No.  Futures is a watered down acrylic.  The Behr acrylic is a concrete sealer.  

All the best

I’ve used both and I like the Behr better by far.   I think it was McDing who let that cat out of the bag - that was an all-pro tip.  

Works on epoxy? Brush on, self leveling or spray?

I’ve used it mostly on epoxy and haven’t had any adhesion issues yet.   Maybe I’m doing it wrong.   

Does this sealer wet out any burn throughs and hide them as a resin finish coat would?

Yes

thanks all, i’ll give it a go and perhaps next time take a bit more car with my rail glassing :slight_smile:

In my experience it hides the burn thru for a couple of sessions and then you start to see the weave. 

Update on burnishing. Its not as easy as it sounds. You really need to get on it to make it burnish. OPther than that it went on really smooth and seems to have made a very reliable seal over the entire board. Ther were some very small runs sort of near the rails, or as minor as a run can be without a drip. Pretty much so minor you had to feel it with your fingers rather than see the run, but thats what was really hard to get smooth. Ultimately I took, I think 400 grit and knocked it down ever so slightly before going back to the maroon pad and finishing it off. Overall happy with the outcome and glad I did not have to wetsand and polish 3 boards at once.

 

Wipe it on with a foam staining pad or a blue sponge, cotton diaper etc.   Wipe around the bottom edge of the rail to prevent drips.  Don’t brush it on and don’t put it on heavy.  One coat is ok, but two is more even and seals better.   No brush marks and no heavy build.  This is not resin.  You’re not trying to replace a hot coat or gloss.  You’re sealing a sanded board.  Wipe those burn thrus with Styrene before hand.  It will burnish easy with one hand on the Orbital Sander if you follow my directions.  Been doing this for years.  Always comes out nice.  Mud, handprints and burn thrus are nixed.  Generic “Acrylic Sealer”.  For tile and vinyl floors.  No it is not Futures Floor Wax.  Not even similar.  I buy the Behr because it is easily accessed at any Home Depot.  There are other brands that can be bought at places like Smart & Final.  If it doesn’t look like Skim Milk, you’ve got the wrong stuff.

The finish you get is as good as your application.  Burnishing heats and levels.  I’ve never done W&D on it, but have hit with Polish.  The variables are many, but for a wipe on easy finish;  The basic wipe and burnish does the job.  Just like the Cafeteria floor or RainSong Carbon Fiber Guitars.

I’ve only used it once.  Turned out very nice.  Used maroon and gray Scotch Brite pads under a (rectangular) orbital and/or finishing sander, I got a nice semi-gloss finish.

Sanded epoxy to 150 grit.

Applied thin coat of Behr.  Let dry

Smoothed with maroon SB pad under orbital sander.

Applied second thin coat of Behr.  Let dry.

Smoothed with gray SB Pad.

Done.

(Done right, fills pin holes in epoxy.)

 

As mcding showed it here for long “secret sauce” is acrylic resin in water product. In europe seabase have one called white flash with same whitener enhancer than some new epoxy resin.
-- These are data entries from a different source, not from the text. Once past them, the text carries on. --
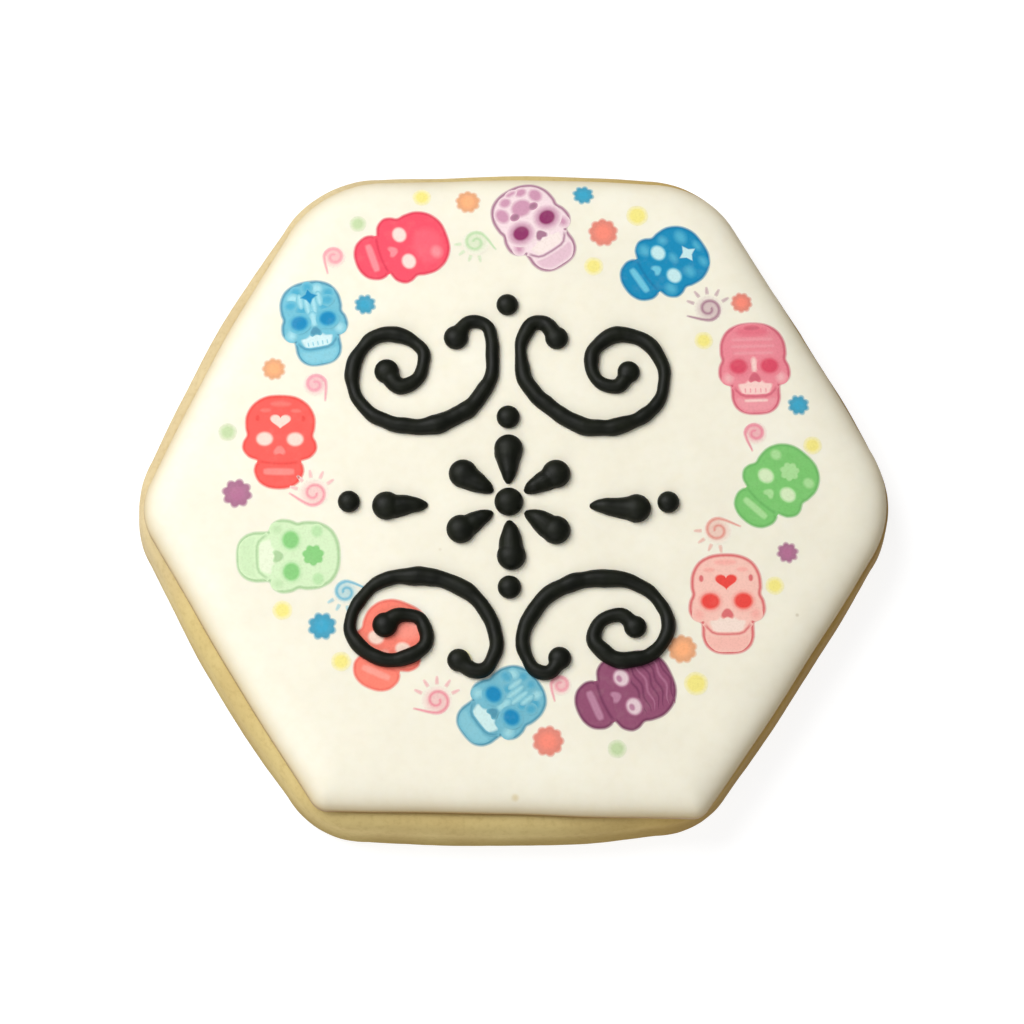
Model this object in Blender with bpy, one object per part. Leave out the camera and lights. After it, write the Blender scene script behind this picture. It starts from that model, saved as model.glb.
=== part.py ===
"""Hexagonal iced biscuit: a rolled biscuit, white run icing and piped scrollwork on the icing."""
import math
import random

import bmesh
import bpy

# Sizes are in metres and +Z is up. The origin is the middle of the biscuit's flat underside.
MM = 0.001
WELD_DISTANCE = 0.005 * MM

# One entry a side, anticlockwise from the upper right:
# distance from the middle, turn from a true hexagon in degrees, outward bow.
BISCUIT_SIDES = (
    (39.95 * MM, -0.4, 0.5 * MM),
    (40.35 * MM, -0.1, 0.55 * MM),
    (40.1 * MM, 2.1, 0.85 * MM),
    (40.6 * MM, 0.4, 0.75 * MM),
    (40.05 * MM, 1.2, 0.85 * MM),
    (39.7 * MM, -3.1, 0.5 * MM),
)
BISCUIT_CORNERS = (11.9 * MM, 13.3 * MM, 12.2 * MM, 10.7 * MM, 10.1 * MM, 12.8 * MM)
ICING_SIDES = (
    (39.1 * MM, -0.8, 0.2 * MM),
    (38.65 * MM, -0.1, 0.4 * MM),
    (38.45 * MM, 3.0, 0.5 * MM),
    (39.3 * MM, 0.9, 0.25 * MM),
    (38.65 * MM, -1.2, 0.0 * MM),
    (39.2 * MM, -3.4, 0.35 * MM),
)
ICING_CORNERS = (11.5 * MM, 13.3 * MM, 7.2 * MM, 2.4 * MM, 2.1 * MM, 12.9 * MM)
SMALLEST_CORNER = 1.2 * MM
CORNER_POINTS = 8
SIDE_POINTS = 8

# Biscuit section: a rounded foot, a nearly upright side and a softer shoulder.
BISCUIT_THICK = 7.5 * MM
FOOT_ROUND = (0.9 * MM, 1.5 * MM)
SHOULDER_ROUND = (2.0 * MM, 2.4 * MM)
SIDE_LEAN = 0.25 * MM
ROUND_STEPS = 4

# Icing section: it stands on the biscuit with a full rounded edge and a low crown.
TOUCH_GAP = 0.3 * MM
ICING_BASE = BISCUIT_THICK + TOUCH_GAP
ICING_THICK = 2.2 * MM
ICING_UNDERCUT = 0.15 * MM
ROLL_WIDTH = 5.4 * MM
ROLL_POWER = 2.4
ROLL_STEPS = 7
CROWN = 0.2 * MM
CROWN_REACH = 38.0 * MM
TOP_RINGS = (0.8, 0.6, 0.4, 0.2)

# Unevenness of the hand-made edges, as (waves round the outline, phase, share of the size),
# and of the dried icing, as (ripples a metre along x, along y, phase, share of the size).
BISCUIT_WOBBLE = 0.10 * MM
ICING_WOBBLE = 0.07 * MM
WOBBLE_WAVES = ((5, 1.3, 0.67), (11, 4.1, 0.47), (19, 2.2, 0.33))
WOBBLE_TWIST = 90
ICING_RIPPLE = 0.04 * MM
RIPPLES = ((210, 0, 0.6, 0.5), (0, 170, 1.1, 0.5), (330, 330, 2.0, 0.6))

# Piping: half width of a line, how far its middle stands over the icing and how much of
# any extra half width sinks instead, then the end beads.
LINE_RADIUS = 0.92 * MM
LINE_LIFT = 0.3 * MM
THICK_SINK = 0.6
LINE_STEP = 1.7 * MM
LINE_FACETS = 2
BEAD_RADIUS = 1.55 * MM
BEAD_FLAT = 0.75
BEAD_SEGMENTS = 10
BEAD_RINGS = 6
HAND_SHAKE = 0.2 * MM
DESIGN_CENTRE = (-0.8 * MM, -2.0 * MM)

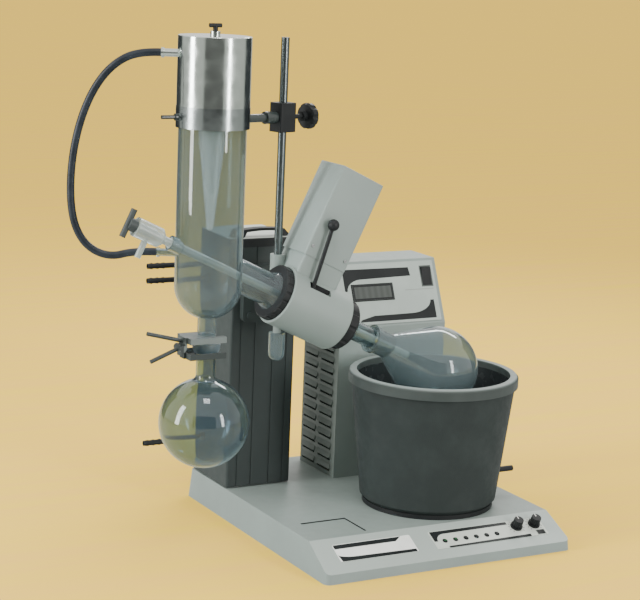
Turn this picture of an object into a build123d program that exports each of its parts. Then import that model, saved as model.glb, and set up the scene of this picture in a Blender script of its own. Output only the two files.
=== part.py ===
from build123d import *
import math
import os

# A bench rotary evaporator: a wedge-fronted base carries a heated bath, an electronics
# column and a telescoping lift tower. The tower holds the drive head, which turns the
# evaporating flask and carries the condenser, the receiving flask and the support rod.
# Millimetres, +Z up, origin at the middle of the base's rim on the bench,
# +X to the right seen from the front, +Y to the back.

# Shared values
cut_overrun = 20.0
seat_gap = 0.3
running_gap = 0.05
close_gap = 0.1

# Base
base_width = 424.0
base_depth = 470.0
deck_height = 46.0
base_lip_height = 14.0
panel_run = 63.0
base_draft_deg = 6.0
base_wall = 3.0
base_corner = 10.0
base_edge_round = 1.5
base_boss_radius = 7.0
base_boss_inset = 34.0
front_boss_inset = 92.0
bottom_plate_height = 4.0
bottom_plate_thickness = 2.0
foot_radius = 13.0
foot_bore_radius = 3.0
tray_width = 76.0
tray_length = 66.0
tray_depth = 1.5
tray_x = -142.0
tray_y = -126.0

# Fittings on the sloping front panel, placed along X and up the slope
plate_pocket_depth = 1.5
plate_thickness = 2.0
plate_corner = 2.0
nameplate_width = 130.0
nameplate_height = 34.0
nameplate_x = -112.0
nameplate_up = 40.0
strip_width = 198.0
strip_height = 36.0
strip_x = 84.0
strip_up = 39.0
lamp_size = 4.6
lamp_height = 1.4
lamp_count = 6
lamp_first_x = 4.5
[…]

At home depot you can find those products for sealing concrete but also for plastic floor renovation and, thicker ones for glassing wood floor, sometimes it’s call “acrylic varnish”. You can sprayed them too. 

That’s correct.  Basically same stuff.  Takes a little technique and expertise to spray as it is about as thick as water and runs easily.

I’ve been using Behr sealer on Poly boards for years.  I do not use it to hide burn throughs.  For burn throughs as mentioned a little styrene rubbed in or even a little catylized resin followed by a touch up sand.  I wipe on the Behr very thin ising a soft lint free cloth.  I don’t want to have any build up.  Just a wet looking surface after I apply.  I will do up to 4 coats this way.  Also because I lay it on real thin I don’t have to do much with it after.  Its really just a final sealer so the board stays clean looking and so it has a little more UV protection.